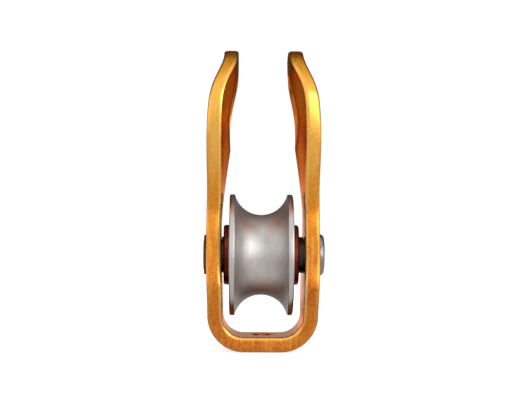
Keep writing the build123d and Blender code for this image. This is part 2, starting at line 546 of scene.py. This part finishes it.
def turned_aluminium():
    """Turned metal: bright rim bands, and a duller satin groove with fine rings and faint stains."""
    s = Shader("turned_aluminium")
    x, _, _ = s.split()
    radius = s.radius()
    rings = s.node("ShaderNodeCombineXYZ")
    for socket, place in zip(rings.inputs, (x, radius)):
        s.feed(socket, s.times(place, RINGS_PER_METRE))
    fine = s.noise(1.0, 3, 0.6, rings.outputs[0])
    cloud = s.noise(210, 4, 0.6)
    stain = s.noise(90, 2, 0.5)
    rim = s.span(radius, 15.3 * MM, 15.75 * MM)
    groove = s.ramp(cloud, (0.3, rgb(184, 180, 177)), (0.7, rgb(206, 203, 200)))
    groove = s.mix(s.span(stain, 0.5, 0.75, 0.0, 0.4), groove, rgb(160, 148, 140))
    colour = s.mix(rim, groove, rgb(194, 191, 188))
    colour = s.mix(s.span(fine, 0.5, 0.75, 0.0, 0.25), colour, rgb(150, 146, 142))
    rough = s.plus(s.span(fine, 0.3, 0.7, 0.43, 0.5), s.times(rim, -0.14))
    grain = s.bump(s.noise(2600, 2, 0.5), 0.15, 0.00003)
    return s.set(Base_Color=colour, Metallic=1.0, Roughness=rough,
                 Normal=s.bump(fine, 0.2, 0.00003, grain))


def sintered_bronze():
    """Oil-filled sintered bronze: dark red-brown, open-grained and slightly wet."""
    s = Shader("sintered_bronze")
    grain = s.noise(2200, 4, 0.65)
    cloud = s.noise(260, 3, 0.5)
    colour = s.mix(s.span(cloud, 0.35, 0.65), rgb(120, 44, 24), rgb(152, 72, 42))
    colour = s.mix(s.span(grain, 0.5, 0.7, 0.0, 0.6), colour, rgb(52, 16, 10))
    rough = s.span(grain, 0.35, 0.65, 0.34, 0.52)
    return s.set(Base_Color=colour, Metallic=0.85, Roughness=rough,
                 Normal=s.bump(grain, 0.45, 0.00007))


def ground_steel():
    """The axle sleeve: dark ground steel with a fine grain round it."""
    s = Shader("ground_steel")
    grain = s.noise(1.0, 3, 0.6, s.scaled((9000.0, 700.0, 700.0)))
    colour = s.ramp(grain, (0.3, rgb(46, 40, 38)), (0.7, rgb(74, 68, 65)))
    return s.set(Base_Color=colour, Metallic=1.0, Roughness=s.span(grain, 0.3, 0.7, 0.14, 0.24),
                 Normal=s.bump(grain, 0.25, 0.00003))


def rivet_steel():
    """The pin: a polished stainless dome on one side, a peened grey end on the other."""
    s = Shader("rivet_steel")
    x, _, _ = s.split()
    peened = s.span(x, -0.002, 0.002, 1.0, 0.0)
    grain = s.noise(1500, 4, 0.6)
    cloud = s.noise(350, 3, 0.5)
    bright = s.ramp(cloud, (0.3, rgb(136, 134, 132)), (0.7, rgb(158, 156, 154)))
    dull = s.ramp(grain, (0.3, rgb(64, 54, 48)), (0.7, rgb(112, 102, 94)))
    colour = s.mix(peened, bright, dull)
    rough = s.plus(s.span(cloud, 0.3, 0.7, 0.24, 0.32), s.times(peened, 0.2))
    height = s.times(grain, s.plus(s.times(peened, 0.8), 0.1))
    return s.set(Base_Color=colour, Metallic=1.0, Roughness=rough,
                 Normal=s.bump(height, 0.5, 0.00012))


def washer_steel():
    """The washer under the peened end: grey-brown, dulled and scuffed."""
    s = Shader("washer_steel")
    grain = s.noise(1300, 4, 0.6)
    cloud = s.noise(300, 3, 0.5)
    colour = s.mix(s.span(cloud, 0.35, 0.65), rgb(70, 57, 50), rgb(102, 90, 82))
    colour = s.mix(s.span(grain, 0.5, 0.7, 0.0, 0.5), colour, rgb(72, 56, 40))
    return s.set(Base_Color=colour, Metallic=1.0, Roughness=s.span(grain, 0.3, 0.7, 0.4, 0.56),
                 Normal=s.bump(grain, 0.4, 0.0001))


# ---------------------------------------------------------------- the pieces

plate = bpy.data.objects.new("plate_formed", make_plate())
bpy.context.scene.collection.objects.link(plate)
plate.data.materials.append(anodised())
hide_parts("side_plate")
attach(plate, "frame")

FINISHES = {
    "sheave": turned_aluminium(),
    "bushing_left": sintered_bronze(),
    "axle_sleeve": ground_steel(),
    "axle_pin": rivet_steel(),
    "rivet_washer": washer_steel(),
}
FINISHES["bushing_right"] = FINISHES["bushing_left"]
for name, finish in FINISHES.items():
    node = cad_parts[name]
    for material_slot in node.material_slots:
        material_slot.material = finish

# ---------------------------------------------------------------- floor, light and camera

FLOOR_HALF_SIZE = 3.0
FLOOR_DROP = 0.0002
FLOOR_GLOW = 0.7
STUDIO_BACK = 0.08
STUDIO_FRONT = 1.05
BACKDROP = 1.05
BACK_EDGE = 0.35
FRONT_EDGE = -0.6
LOWERED = -0.45


def pale_floor():
    """Plain and nearly white.  Its glow is only for the eye: it lights nothing."""
    s = Shader("pale_floor")
    seen_directly = s.node("ShaderNodeLightPath").outputs["Is Camera Ray"]
    return s.set(Base_Color=s.ramp(s.noise(3, 2), (0.3, 0.84), (0.7, 0.88)), Roughness=0.9,
                 Emission_Color=grey(1.0),
                 Emission_Strength=s.times(seen_directly, FLOOR_GLOW))


def make_floor():
    size = FLOOR_HALF_SIZE
    corners = [(-size, -size, 0), (size, -size, 0), (size, size, 0), (-size, size, 0)]
    mesh = bpy.data.meshes.new("floor")
    mesh.from_pydata(corners, [], [(0, 1, 2, 3)])
    mesh.materials.append(pale_floor())
    floor = bpy.data.objects.new("floor", mesh)
    bpy.context.scene.collection.objects.link(floor)
    floor.location.z = -FLOOR_DROP
    return floor


floor = make_floor()


def make_studio():
    """White to look at.  As a light it is brightest low in front of the block and dim behind it."""
    world = bpy.data.worlds.new("studio")
    world.use_nodes = True
    tree = world.node_tree
    ray = tree.nodes.new("ShaderNodeTexCoord").outputs["Generated"]
    parts = tree.nodes.new("ShaderNodeSeparateXYZ")
    tree.links.new(ray, parts.inputs[0])
    _, back, up = parts.outputs
    lowered = tree.nodes.new("ShaderNodeMath")
    lowered.operation = "MULTIPLY_ADD"
    tree.links.new(up, lowered.inputs[0])
    lowered.inputs[1].default_value = LOWERED
    tree.links.new(back, lowered.inputs[2])
    front = tree.nodes.new("ShaderNodeMapRange")
    front.interpolation_type = "SMOOTHSTEP"
    tree.links.new(lowered.outputs[0], front.inputs[0])
    for socket, value in zip(front.inputs[1:], (BACK_EDGE, FRONT_EDGE, STUDIO_BACK, STUDIO_FRONT)):
        socket.default_value = value
    seen_directly = tree.nodes.new("ShaderNodeLightPath").outputs["Is Camera Ray"]
    both = tree.nodes.new("ShaderNodeMix")
    tree.links.new(seen_directly, both.inputs[0])
    tree.links.new(front.outputs[0], both.inputs[2])
    both.inputs[3].default_value = BACKDROP
    background = tree.nodes["Background"]
    background.inputs[0].default_value = grey(1.0)
    tree.links.new(both.outputs[0], background.inputs[1])
    bpy.context.scene.world = world


make_studio()


def softbox(name, azimuth, elevation, distance, width, height, radiance, aim=HEIGHT / 2):
    """A soft light aimed at a height on the axis.  Azimuth is from the front, towards +X."""
    turn, lift = math.radians(azimuth), math.radians(elevation)
    way = Vector((math.sin(turn) * math.cos(lift), -math.cos(turn) * math.cos(lift), math.sin(lift)))
    light = bpy.data.lights.new(name, "AREA")
    light.shape = "RECTANGLE"
    light.size = width
    light.size_y = height
    light.energy = radiance * math.pi * width * height
    lamp = bpy.data.objects.new(name, light)
    lamp.location = Vector((0, 0, aim * MM)) + way * distance
    lamp.rotation_euler = (-way).to_track_quat("-Z", "Y").to_euler()
    bpy.context.scene.collection.objects.link(lamp)


softbox("key_right", 54, 16, 0.8, 0.44, 0.5, 2.2)
softbox("key_inner", 22, 14, 0.8, 0.36, 0.42, 1.4)
softbox("side_right", 95, 5, 0.8, 0.4, 0.6, 0.8)
softbox("side_left", -85, 5, 0.8, 0.7, 0.6, 0.8)
softbox("back_low", 180, 0, 0.22, 0.5, 0.045, 1.1, aim=22.6)

CAMERA_PLACE = Vector((-4.98, -320.0, AXLE + 7.06)) * MM
YAW = math.radians(1.0)
PITCH = math.radians(1.085)
ROLL = math.radians(0.29)
FOCAL_LENGTH = 82.5
SENSOR_WIDTH = 36.0
NEAREST_SEEN = 0.01


def make_camera():
    """A pinhole camera level with the block, turned, tilted and rolled by about a degree."""
    ahead = Vector((math.sin(YAW) * math.cos(PITCH), math.cos(YAW) * math.cos(PITCH), math.sin(PITCH)))
    level = ahead.cross(Vector((0, 0, 1))).normalized()
    upward = level.cross(ahead)
    right = level * math.cos(ROLL) + upward * math.sin(ROLL)
    top = upward * math.cos(ROLL) - level * math.sin(ROLL)
    lens = bpy.data.cameras.new("camera")
    lens.lens = FOCAL_LENGTH
    lens.sensor_width = SENSOR_WIDTH
    lens.clip_start = NEAREST_SEEN
    camera = bpy.data.objects.new("camera", lens)
    facing = Matrix((right, top, -ahead)).transposed().to_4x4()
    camera.matrix_world = Matrix.Translation(CAMERA_PLACE) @ facing
    bpy.context.scene.collection.objects.link(camera)
    return camera


bpy.context.scene.camera = make_camera()

bpy.context.scene.view_settings.view_transform = "Standard"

STATED EXERCISE - Restate, word for word and with nothing added, the lines from the first line of the listing through the one where "Normal=s.bump(grain, 0.45, 0.00007))" stands.

WRITTEN RESPONSE -
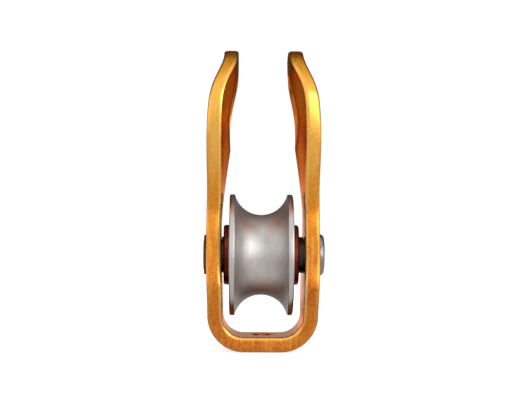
Keep writing the build123d and Blender code for this image. This is part 2, starting at line 546 of scene.py. This part finishes it.
def turned_aluminium():
    """Turned metal: bright rim bands, and a duller satin groove with fine rings and faint stains."""
    s = Shader("turned_aluminium")
    x, _, _ = s.split()
    radius = s.radius()
    rings = s.node("ShaderNodeCombineXYZ")
    for socket, place in zip(rings.inputs, (x, radius)):
        s.feed(socket, s.times(place, RINGS_PER_METRE))
    fine = s.noise(1.0, 3, 0.6, rings.outputs[0])
    cloud = s.noise(210, 4, 0.6)
    stain = s.noise(90, 2, 0.5)
    rim = s.span(radius, 15.3 * MM, 15.75 * MM)
    groove = s.ramp(cloud, (0.3, rgb(184, 180, 177)), (0.7, rgb(206, 203, 200)))
    groove = s.mix(s.span(stain, 0.5, 0.75, 0.0, 0.4), groove, rgb(160, 148, 140))
    colour = s.mix(rim, groove, rgb(194, 191, 188))
    colour = s.mix(s.span(fine, 0.5, 0.75, 0.0, 0.25), colour, rgb(150, 146, 142))
    rough = s.plus(s.span(fine, 0.3, 0.7, 0.43, 0.5), s.times(rim, -0.14))
    grain = s.bump(s.noise(2600, 2, 0.5), 0.15, 0.00003)
    return s.set(Base_Color=colour, Metallic=1.0, Roughness=rough,
                 Normal=s.bump(fine, 0.2, 0.00003, grain))


def sintered_bronze():
    """Oil-filled sintered bronze: dark red-brown, open-grained and slightly wet."""
    s = Shader("sintered_bronze")
    grain = s.noise(2200, 4, 0.65)
    cloud = s.noise(260, 3, 0.5)
    colour = s.mix(s.span(cloud, 0.35, 0.65), rgb(120, 44, 24), rgb(152, 72, 42))
    colour = s.mix(s.span(grain, 0.5, 0.7, 0.0, 0.6), colour, rgb(52, 16, 10))
    rough = s.span(grain, 0.35, 0.65, 0.34, 0.52)
    return s.set(Base_Color=colour, Metallic=0.85, Roughness=rough,
                 Normal=s.bump(grain, 0.45, 0.00007))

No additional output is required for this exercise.